Tymczasem prezes PiS Jarosław Kaczyński mówił niedawno, że obecnie nie są spełnione warunki, żeby stan nadzwyczajny został wprowadzony. Z kolei wicepremier Jacek Sasin ocenił, że wprowadzenie stanu nadzwyczajnego, tylko po to, by przenieść wybory, byłoby „poważnym deliktem konstytucyjnym”.
W poniedziałek Sejm uchwalił ustawę, zgodnie z którą, wybory prezydenckie w 2020 r. zostaną przeprowadzone wyłącznie w drodze głosowania korespondencyjnego. Przepisy stanowią też, że w stanie epidemii, marszałek Sejmu może zarządzić zmianę terminu wyborów, określonego wcześniej w postanowieniu. W myśl nowych przepisów termin wyborów mógłby być przesunięty o tydzień.

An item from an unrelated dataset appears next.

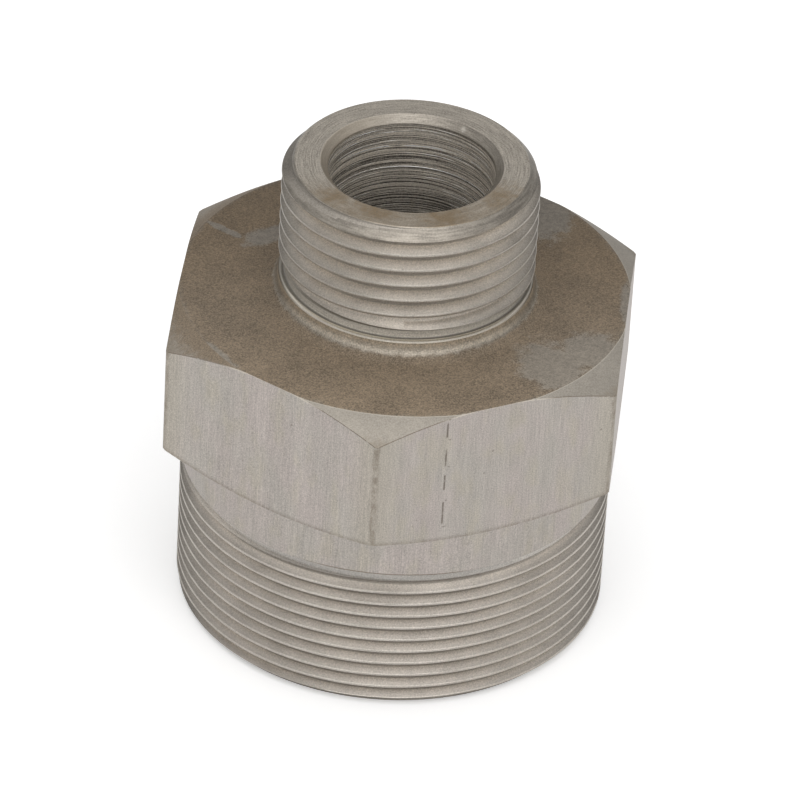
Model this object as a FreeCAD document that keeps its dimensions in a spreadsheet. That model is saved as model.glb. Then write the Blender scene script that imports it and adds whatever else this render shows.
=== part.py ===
import FreeCAD, Part
import Sketcher
import os

# Reducing double nipple, turned in one piece from hexagon bar. Sizes are in millimetres.
# The axis is +Z, the face of the large end lies in z = 0 and the origin is its centre.
# The hexagon has a corner on +X, so one of its flats faces -Y.
# Both threads are plain cylinders at the diameter of their crests.

NODE = "double_nipple"

# Alias, value and meaning of each driving size. Angles are in degrees.
SIZES = (
    ("across_flats", 46.0, "hexagon bar, over its flats"),
    ("corner_round", 0.4, "radius of the bar's drawn corners"),
    ("hexagon_height", 15.65, "foot of the lower chamfer to the top face"),
    ("top_face_margin", 0.25, "round top face beyond the flats, in radius"),
    ("upper_chamfer_angle", 30.0, "upper corners, from the horizontal"),
    ("lower_chamfer_angle", 22.3, "lower corners, from the horizontal"),
    ("collar_height", 4.75, "round band between the hexagon and the large end"),
    ("collar_inset", 0.55, "collar inside the flats, in radius"),
    ("large_thread_inset", 0.5, "crest of the M45 x 1.5 thread inside the flats, in radius"),
    ("large_end_length", 16.6, "end face to the collar"),
    ("large_end_chamfer", 0.9, "45 degree lead"),
    ("large_relief_width", 1.25, "run-out groove under the collar"),
    ("large_relief_depth", 0.9, "run-out groove below the crest"),
    ("small_thread_diameter", 26.44, "crest of the G 3/4 thread"),
    ("small_end_length", 15.15, "top face of the hexagon to the small end face"),
    ("small_end_chamfer", 1.25, "45 degree lead"),
    ("small_relief_width", 1.4, "run-out groove above the neck"),
    ("small_relief_depth", 0.62, "run-out groove below the crest"),
    ("neck_inset", 0.08, "neck inside the small thread's crest, in radius"),
    ("neck_land", 0.4, "straight band between the fillet and the run-out groove"),
    ("neck_fillet", 1.7, "root radius on top of the hexagon"),
    ("small_wall", 4.97, "crest of the small thread to the through bore"),
    ("entry_depth", 6.15, "small end face to the ledge in the bore"),
    ("entry_step", 0.3, "width of that ledge"),
    ("large_wall", 6.5, "crest of the large thread to the counterbore"),
    ("counterbore_depth", 22.0, "large end face to the drilled cone"),
    ("drilled_cone_angle", 59.0, "cone that ends the counterbore, from the axis"),
    ("mouth_chamfer", 0.78, "45 degree edge break of both mouths"),
)

# Radii that follow from the sizes
FLAT = "(Sizes.across_flats / 2)"
LARGE = f"({FLAT} - Sizes.large_thread_inset)"
LARGE_ROOT = f"({LARGE} - Sizes.large_relief_depth)"
COLLAR = f"({FLAT} - Sizes.collar_inset)"
TOP_FACE = f"({FLAT} + Sizes.top_face_margin)"
SMALL = "(Sizes.small_thread_diameter / 2)"
SMALL_ROOT = f"({SMALL} - Sizes.small_relief_depth)"
NECK = f"({SMALL} - Sizes.neck_inset)"
BORE = f"({SMALL} - Sizes.small_wall)"
ENTRY = f"({BORE} + Sizes.entry_step)"
COUNTERBORE = f"({LARGE} - Sizes.large_wall)"
OUTSIDE = "Sizes.across_flats"

# Heights that follow from the sizes
COLLAR_FOOT = "Sizes.large_end_length"
COLLAR_TOP = f"({COLLAR_FOOT} + Sizes.collar_height)"
HEXAGON_TOP = f"({COLLAR_TOP} + Sizes.hexagon_height)"
NECK_TOP = f"({HEXAGON_TOP} + Sizes.neck_fillet + Sizes.neck_land)"
SMALL_FACE = f"({HEXAGON_TOP} + Sizes.small_end_length)"


def size_sheet(document):
    sheet = document.addObject("Spreadsheet::Sheet", "Sizes")
    for row, (alias, value, meaning) in enumerate(SIZES, 1):
        sheet.set(f"A{row}", str(value))
        sheet.setAlias(f"A{row}", alias)
        sheet.set(f"B{row}", meaning)
    document.recompute()


def value_of(owner, expression):
    return float(owner.evalExpression(expression))


def sketch_on(body, name, role):
    sketch = body.newObject("Sketcher::SketchObject", name)
    plane = next(item for item in body.Origin.OriginFeatures if item.Role == role)
    sketch.AttachmentSupport = (plane, [""])
    sketch.MapMode = "FlatFace"
    body.Document.recompute()
    return sketch


def closed_loop(sketch, points):
    """Straight lines through the points, each joined to the next."""
    for here, there in zip(points, points[1:] + points[:1]):
        sketch.addGeometry(Part.LineSegment(here, there), False)
    for line in range(len(points)):
        following = (line + 1) % len(points)
        sketch.addConstraint(Sketcher.Constraint("Coincident", line, 2, following, 1))


def hexagon_section(body):
    """Regular hexagon with a corner on +X, set by the distance of its flats."""
    sketch = sketch_on(body, "bar_section", "XY_Plane")
    corner = FreeCAD.Vector(value_of(sketch, f"{FLAT} / cos(30)"), 0, 0)
    upward = FreeCAD.Vector(0, 0, 1)
    closed_loop(sketch, [FreeCAD.Rotation(upward, 60 * side).multVec(corner) for side in range(6)])
    guide = sketch.addGeometry(Part.Circle(FreeCAD.Vector(), upward, corner.x), True)
    sketch.addConstraint(Sketcher.Constraint("Coincident", guide, 3, -1, 1))
    for side in range(6):
        sketch.addConstraint(Sketcher.Constraint("PointOnObject", side, 1, guide))
    for side in range(5):
        sketch.addConstraint(Sketcher.Constraint("Equal", side, side + 1))
    sketch.addConstraint(Sketcher.Constraint("PointOnObject", 0, 1, -1))
    width = Sketcher.Constraint("Distance", -1, 1, 0, value_of(sketch, FLAT))
    sketch.setExpression(f"Constraints[{sketch.addConstraint(width)}]", FLAT)
    return sketch


def dress(body, kind, name, edges, size_name, expression):
    """Fillet or chamfer these edges of the body's last feature."""
    base = body.Tip
    feature = body.newObject(f"PartDesign::{kind}", name)
    feature.Base = (base, edges)
    feature.setExpression(size_name, expression)
    body.Document.recompute()


def circle_at(body, radius, height):
    """Name of the body's round edge with this radius, at this height on the axis."""
    wanted = FreeCAD.Vector(value_of(body, radius), 0, value_of(body, height))
    for number, edge in enumerate(body.Shape.Edges, 1):
        if isinstance(edge.Curve, Part.Circle):
            found = FreeCAD.Vector(edge.Curve.Radius, 0, edge.Curve.Center.z)
            if found.isEqual(wanted, 1e-5):
                return f"Edge{number}"
    raise RuntimeError(f"no round edge at {wanted}")


def drawn_bar(body):
    """Hexagon bar as long as the nipple, with its slightly rounded corners."""
    section = hexagon_section(body)
    bar = body.newObject("PartDesign::Pad", "bar")
    bar.Profile = section
    bar.setExpression("Length", SMALL_FACE)
    body.Document.recompute()
    corners = [
        f"Edge{number}"
        for number, edge in enumerate(bar.Shape.Edges, 1)
        if abs(edge.tangentAt(edge.FirstParameter).z) > 0.5
    ]
    dress(body, "Fillet", "bar_corners", corners, "Radius", "Sizes.corner_round")


def turned_cut(body, name, corners):
    """Cut the outline through these corners, all round the axis.

    A corner is a radius and a height, both as expressions. "0" puts it on the axis or on the large
    end face.
    """
    sketch = sketch_on(body, f"{name}_outline", "XZ_Plane")
    points = [
        FreeCAD.Vector(value_of(sketch, radius), value_of(sketch, height), 0)
        for radius, height in corners
    ]
    closed_loop(sketch, points)
    for line, (radius, height) in enumerate(corners):
        for kind, axis, expression in (("DistanceX", -2, radius), ("DistanceY", -1, height)):
            if expression == "0":
                sketch.addConstraint(Sketcher.Constraint("PointOnObject", line, 1, axis))
            else:
                size = Sketcher.Constraint(kind, -1, 1, line, 1, value_of(sketch, expression))
                sketch.setExpression(f"Constraints[{sketch.addConstraint(size)}]", expression)
    volume = body.Shape.Volume
    groove = body.newObject("PartDesign::Groove", name)
    groove.Profile = sketch
    groove.ReferenceAxis = (sketch, ["V_Axis"])
    groove.Angle = 360
    body.Document.recompute()
    if groove.Shape.Volume >= volume:
        raise RuntimeError(f"{name} cuts nothing")


def turn_large_end(body):
    """Collar with the lower hexagon chamfer, thread cylinder, and the run-out groove between."""
    chamfer_rise = f"({OUTSIDE} - {COLLAR}) * tan(Sizes.lower_chamfer_angle)"
    turned_cut(body, "large_end", (
        (LARGE, "0"),
        (OUTSIDE, "0"),
        (OUTSIDE, f"{COLLAR_TOP} + {chamfer_rise}"),
        (COLLAR, COLLAR_TOP),
        (COLLAR, COLLAR_FOOT),
        (LARGE, COLLAR_FOOT),
    ))
    turned_cut(body, "large_relief", (
        (LARGE_ROOT, f"{COLLAR_FOOT} - Sizes.large_relief_width"),
        (OUTSIDE, f"{COLLAR_FOOT} - Sizes.large_relief_width"),
        (OUTSIDE, COLLAR_FOOT),
        (LARGE_ROOT, COLLAR_FOOT),
    ))
    rim = [circle_at(body, LARGE, "0")]
    dress(body, "Chamfer", "large_end_chamfer", rim, "Size", "Sizes.large_end_chamfer")


def turn_small_end(body):
    """Upper hexagon chamfer, filleted neck, run-out groove and the small thread's cylinder."""
    chamfer_drop = f"({OUTSIDE} - {TOP_FACE}) * tan(Sizes.upper_chamfer_angle)"
    turned_cut(body, "small_end", (
        (TOP_FACE, HEXAGON_TOP),
        (OUTSIDE, f"{HEXAGON_TOP} - {chamfer_drop}"),
        (OUTSIDE, SMALL_FACE),
        (SMALL, SMALL_FACE),
        (SMALL, NECK_TOP),
        (NECK, NECK_TOP),
        (NECK, HEXAGON_TOP),
    ))
    turned_cut(body, "small_relief", (
        (SMALL_ROOT, NECK_TOP),
        (OUTSIDE, NECK_TOP),
        (OUTSIDE, f"{NECK_TOP} + Sizes.small_relief_width"),
        (SMALL_ROOT, f"{NECK_TOP} + Sizes.small_relief_width"),
    ))
    root = [circle_at(body, NECK, HEXAGON_TOP)]
    dress(body, "Fillet", "neck_fillet", root, "Radius", "Sizes.neck_fillet")
    rim = [circle_at(body, SMALL, SMALL_FACE)]
    dress(body, "Chamfer", "small_end_chamfer", rim, "Size", "Sizes.small_end_chamfer")


def bore_through(body):
    """Drilled counterbore from the large end, through bore, and the wider entry above its ledge."""
    cone_height = f"({COUNTERBORE} - {BORE}) / tan(Sizes.drilled_cone_angle)"
    ledge = f"{SMALL_FACE} - Sizes.entry_depth"
    turned_cut(body, "bore", (
        ("0", "0"),
        (COUNTERBORE, "0"),
        (COUNTERBORE, "Sizes.counterbore_depth"),
        (BORE, f"Sizes.counterbore_depth + {cone_height}"),
        (BORE, ledge),
        (ENTRY, ledge),
        (ENTRY, SMALL_FACE),
        ("0", SMALL_FACE),
    ))
    mouths = [circle_at(body, COUNTERBORE, "0"), circle_at(body, ENTRY, SMALL_FACE)]
    dress(body, "Chamfer", "mouth_chamfers", mouths, "Size", "Sizes.mouth_chamfer")


def require_sound(document, body):
    failed = [item.Name for item in document.Objects if {"Invalid", "Error"} & set(item.State)]
    if failed:
        raise RuntimeError("failed features: " + ", ".join(failed))
    if body.Shape.isNull() or not body.Shape.isValid() or len(body.Shape.Solids) != 1:
        raise RuntimeError(f"{body.Label} is not one valid solid")


document = FreeCAD.newDocument(NODE)
size_sheet(document)

nipple = document.addObject("PartDesign::Body", NODE)
nipple.Label = NODE
nipple.Placement = FreeCAD.Placement()
drawn_bar(nipple)
turn_large_end(nipple)
turn_small_end(nipple)
bore_through(nipple)

document.recompute()
require_sound(document, nipple)
os.makedirs("parts", exist_ok=True)
nipple.Shape.exportStep(f"parts/{nipple.Label}.step")
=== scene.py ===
import math
import bpy
import bmesh
from mathutils import Euler, Matrix, Vector


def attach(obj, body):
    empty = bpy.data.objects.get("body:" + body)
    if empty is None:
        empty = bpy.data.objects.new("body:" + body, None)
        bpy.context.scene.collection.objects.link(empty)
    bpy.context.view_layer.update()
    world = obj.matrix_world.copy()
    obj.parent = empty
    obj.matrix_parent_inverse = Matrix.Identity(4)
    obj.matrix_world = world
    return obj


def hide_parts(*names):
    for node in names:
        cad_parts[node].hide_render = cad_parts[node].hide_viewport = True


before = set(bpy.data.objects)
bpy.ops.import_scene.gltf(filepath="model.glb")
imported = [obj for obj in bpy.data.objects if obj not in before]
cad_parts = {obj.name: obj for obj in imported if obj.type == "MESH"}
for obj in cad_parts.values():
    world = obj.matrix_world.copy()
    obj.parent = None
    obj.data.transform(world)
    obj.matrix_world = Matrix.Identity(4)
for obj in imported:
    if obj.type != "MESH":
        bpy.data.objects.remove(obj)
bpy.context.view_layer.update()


# Turned blank: collar, hexagon envelope, neck, ring face and bore
# The fitting is one piece of stainless bar. A lathe turns both ends, faces them and drills the
# stepped bore, so two outlines are spun about the +Z axis. The sizes are in millimetres.

MILLIMETRE = 0.001
STEPS = 360
WELD_REACH = 0.003
EDGE_BREAK = 0.06
CORNER_RADIUS = 26.45
COLLAR_RADIUS, COLLAR_FOOT, COLLAR_TOP = 22.45, 16.6, 21.35
HEXAGON_TOP, TOP_FACE_RADIUS = 37.0, 23.25
UPPER_SLOPE, LOWER_SLOPE = math.tan(math.radians(30)), math.tan(math.radians(22.3))
NECK_RADIUS, NECK_FILLET, NECK_TOP = 13.14, 1.7, 39.1
SMALL_RELIEF_RADIUS, SMALL_RELIEF_TOP = 12.6, 40.5
SMALL_FACE, SMALL_FACE_RADIUS = 52.15, 11.97
LARGE_RELIEF_RADIUS, LARGE_RELIEF_FOOT = 21.6, 15.35
LARGE_FACE_RADIUS = 21.6
MOUTH = 0.78
ENTRY_RADIUS, LEDGE, BORE_RADIUS = 8.55, 46.0, 8.25
COUNTERBORE_RADIUS, COUNTERBORE_DEPTH, CONE_TOP = 16.0, 22.0, 26.657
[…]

Ustawa dotycząca głosowania korespondencyjnego trafiła teraz do Senatu. Marszałek Senatu Tomasz Grodzki zapowiedział, że na rozpatrzenie tej ustawy Senat wykorzysta przysługujące mu na to 30 dni. Oznacza to, że o tym, jak będziemy głosować w wyborach prezydenckich, będziemy wiedzieli dopiero na kilka dni przed wyborami.